Importantly, automation improves both security and operational efficiency.

Organizations often assume stronger controls will slow onboarding.  In reality, properly designed automation frequently accelerates onboarding by reducing manual reviews and eliminating fragmented communication.

Automation also improves consistency, which is essential for maintaining strong governance across large supplier ecosystems.

Human Oversight Still Matters

While automation plays a growing role in pre-onboarding controls, technology alone cannot eliminate risk.

Organizations still require experienced procurement, AP, compliance, treasury, and risk professionals to evaluate exceptions, investigate anomalies, and exercise judgment when unusual situations arise.

Fraudsters constantly adapt their tactics. Human oversight remains essential for identifying contextual risks that automated systems may not fully understand.

The strongest control environments combine intelligent automation with disciplined governance and informed human decision-making.

Building A Stronger Foundation for Disbursement Security

Pre-onboarding controls are often overlooked because they occur before payments, invoices, or formal supplier records exist. But in many ways, this stage represents one of the most important opportunities to reduce risk across the entire disbursement lifecycle.
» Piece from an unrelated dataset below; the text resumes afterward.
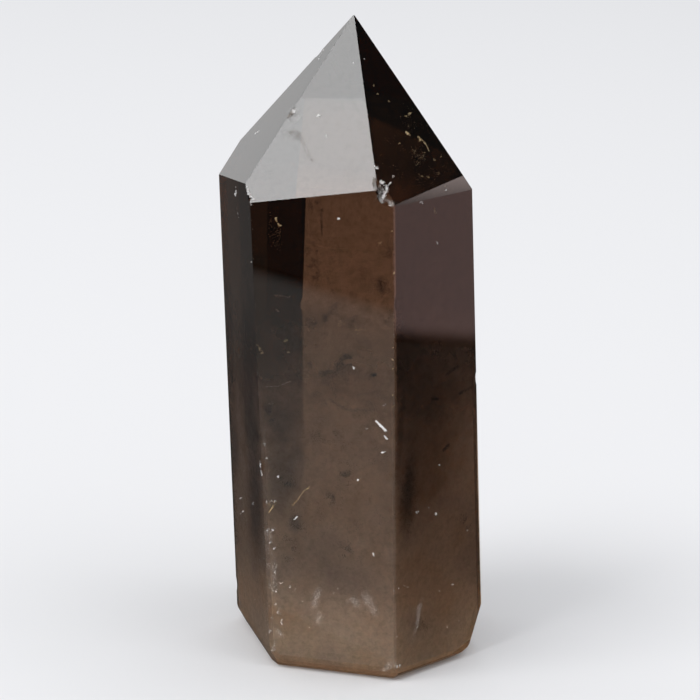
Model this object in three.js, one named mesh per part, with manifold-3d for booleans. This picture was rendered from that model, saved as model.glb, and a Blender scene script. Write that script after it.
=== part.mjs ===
// Smoky quartz point: one polished, six-sided crystal tower that stands on its cut base.
// Millimetres and degrees, +Z up, origin at the centre of the base, front of the stone towards -Y.
// The stone leans a little to the left and forwards, because its base is not cut square.

import * as THREE from 'three';
import { mergeVertices } from 'three/addons/utils/BufferGeometryUtils.js';
import Module from 'manifold-3d';

// Overall size
const stoneHeight = 95;
const tip = new THREE.Vector3(-5.0, -6.1, stoneHeight);
const tipWear = 0.12;

// Long faces of the prism. azimuth: where the face looks, counted from +X towards +Y.
// slope: how far it looks upwards (below zero it overhangs). distance: from the origin.
// inset and rise: width and height of the bevel along the foot of the face.
const sides = {
  left: { azimuth: -162.3, slope: -5.3, distance: 16.35, inset: 0.85, rise: 1.8 },
  frontLeft: { azimuth: -100.3, slope: -5.0, distance: 16.0, inset: 1.1, rise: 1.35 },
  frontRight: { azimuth: -45.2, slope: -0.9, distance: 16.3, inset: 1.2, rise: 1.0 },
  backRight: { azimuth: 16.5, slope: 6.3, distance: 16.5, inset: 1.0, rise: 1.2 },
  back: { azimuth: 75.8, slope: 5.3, distance: 15.3, inset: 0.9, rise: 1.1 },
  backLeft: { azimuth: 135.5, slope: 1.4, distance: 16.4, inset: 1.0, rise: 1.1 },
};

// Faces of the point. They all run up to the tip, so they need no distance.
const crown = {
  left: { azimuth: -168.5, slope: 35.3 },
  frontLeft: { azimuth: -108.7, slope: 34.3 },
  frontRight: { azimuth: -52.5, slope: 37.0 },
  backRight: { azimuth: 7.9, slope: 36.2 },
  back: { azimuth: 77.7, slope: 39.4 },
  backLeft: { azimuth: 140.6, slope: 38.7 },
};

// Small extra facets: the thin one under the front right crown face, the three that round off
// the right corner of the foot, and the nipped left and front left corners of the foot.
const touches = [
  { azimuth: -45.4, slope: 5.0, distance: 23.67 },
  { azimuth: -8.4, slope: -11.8, distance: 16.55 },
  { azimuth: -8.4, slope: -27.8, distance: 14.4 },
  { azimuth: -8.4, slope: -57.2, distance: 8.0 },
  { azimuth: 166.6, slope: -39.0, distance: 13.6 },
  { azimuth: -149.6, slope: -32.0, distance: 14.2 },
];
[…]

Organizations that establish disciplined pre-onboarding controls are better positioned to:

  • Prevent fraudulent supplier creation
  • Reduce duplicate vendors
  • Improve compliance readiness
  • Strengthen supplier governance
  • Streamline onboarding workflows
  • Improve auditability
  • Reduce downstream payment risk
  • Maintain cleaner vendor ecosystems

Most importantly, strong pre-onboarding controls help organizations shift from reactive fraud response to proactive risk prevention. 

Conclusion

Effective disbursement controls begin before vendor onboarding officially starts.  By establishing structured pre-onboarding controls, organizations can reduce fraud exposure, strengthen governance, improve operational consistency, and create a more secure supplier management environment from the very beginning of the lifecycle.